Evidence for a Quasi-One-Dimensional Charge Density Wave in CuTe by Angle-Resolved Photoemission Spectroscopy

We report the electronic structure of CuTe with a high charge density wave (CDW) transition temperature ${\mathrm{T}}_c=335\mathrm{K}$ by angle-resolved photoemission spectroscopy. An anisotropic charge density wave gap with a maximum value of 190 meV is observed in the quasi-one-dimensional band formed by Te $p_x$ orbitals. The CDW gap can be filled by increasing the temperature or electron doping through in situ potassium deposition.
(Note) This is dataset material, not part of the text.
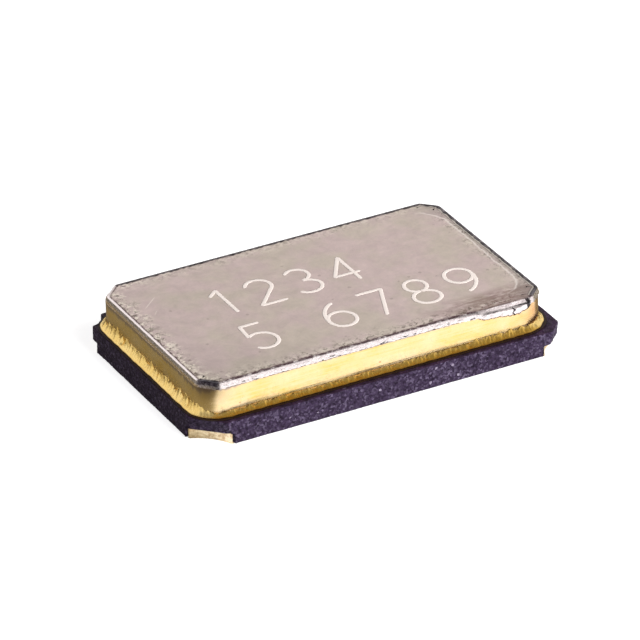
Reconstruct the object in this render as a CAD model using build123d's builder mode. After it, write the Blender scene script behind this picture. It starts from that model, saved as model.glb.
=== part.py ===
"""A surface-mount quartz crystal resonator in a seam-welded ceramic package.

A two-layer ceramic base carries a brazed metal frame and a welded lid. Inside, a bevelled quartz
blank with two film electrodes is glued by one end to two pads, which buried conductors join to the
corner terminals. Millimetres, +X along the package, +Z up, origin under its centre on the board.
"""

import os
from math import sqrt

from build123d import *

# Package outline
LENGTH = 5.0
WIDTH = 3.2

# Ceramic base
LOWER_THICK = 0.14
UPPER_THICK = 0.175
UPPER_CORNER_CUT = 0.28  # slanted corners, from the corner along each side
UPPER_CORNER_ROUNDING = 0.08
CASTELLATION_CUT = 0.38  # how far along each side a corner hollow starts
CASTELLATION_SAGITTA = 0.05  # how far the hollow dips behind the straight cut
LEDGE_MARGIN = 0.01  # bare ceramic between the braze and the cavity's edge
CAVITY_CORNER_RADIUS = 0.2

# Terminals
PAD_LENGTH = 1.15
PAD_WIDTH = 0.95
PAD_THICK = 0.015
PAD_MARGIN = 0.05  # pad edge to package edge
PAD_CORNER_RADIUS = 0.06
CASTELLATION_PLATING = 0.012

# Metal frame and its braze
METALLIZATION_THICK = 0.012
BRAZE_THICK = 0.012
BRAZE_FILLET = 0.055
BRAZE_FOOT = 0.035  # flat braze and metallized band beyond the outer fillet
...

Combining the experimental results with calculated electron scattering susceptibility and phonon dispersion, we suggest that both Fermi surface nesting and electron-phonon coupling play important roles in the emergence of the CDW.

Figure 1

(a) Crystal structure of CuTe. Arrows indicate the movement of Te atoms in the CDW phase. (b) LEED pattern at 80 K shows Bragg peaks (yellow circle) and reconstruction peaks (red circle). (c) Temperature dependent resistivity of CuTe. The inset shows a picture of a typical single crystal of a few millimeters in size. (d) Bulk Brillouin zone and calculated Fermi surface for the normal phase of CuTe with high-symmetry points labeled. (e)–(j) Intensity maps at constant energies from ${\mathrm{E}}_F$ to $-0.5\mathrm{eV}$ measured at 20 K, with photon energy of 80 eV and $p$ polarization. The black arrow indicates the nesting wave vector, and the red arrows mark the edges of the ungapped area.

Figure 2

(a)–(g) Band dispersions along the $k_x$ direction at fixed $k_y=0$, 0.15, 0.25, 0.3, 0.45, 0.55, $0.77{\AA }^{-1}$, respectively. The CDW gap size is labeled. (h) Band dispersion along the quasi-1D line segment at $k_x=0.4{\AA }^{-1}$. The locations of (a)–(h) momentum cuts are marked by blue dashed lines in (i). Gap size extracted from (a)–(g) are appended as symbols. (j) Extracted gap size as a function of $k_y$. The error bars are smaller than the markers. (k)–(o) Evolution of band dispersions at $k_y=0.47{\AA }^{-1}$ with temperature from 20 K to 350 K with photon energy of 60 eV. (p) Extracted gap size as a function of temperature. The gray dashed line is the fitting curve using a BCS-type gap equation.

Figure 3

(a) Evolution of K 3p core-level spectra upon surface deposition of K atoms. (b)–(d) Band structure evolution of CuTe at $k_y=0.45{\AA }^{-1}$ [cut 5 in Fig. 2] with potassium doping at different time. (e)–(g) Constant energy maps from $E_F$ to $-0.15\mathrm{eV}$ before doping at 20 K. (h)–(j) Constant energy maps from $E_F$ to $-0.15\mathrm{eV}$ after doping at 20 K. The constant energy maps in Fig. 3 were measured by rotating the sample plane (azimuthal angle) by 90 degrees relative to Fig. 1 in order to align the analyzer slit parallel to cut 5 direction, while maintaining other experimental conditions.

Figure 4

(a) Calculated phonon spectrum along the high symmetry directions. The red arrows indicate the Kohn anomaly along the $\mathrm{\Gamma }–X$ and $Z–U$ directions. (b) Schematic drawing of scattering between $\alpha$ and $\beta$ bands. (c) and (d) Real part and Imaginary part of the susceptibility between different bands along the $\mathrm{\Gamma }–X$ direction.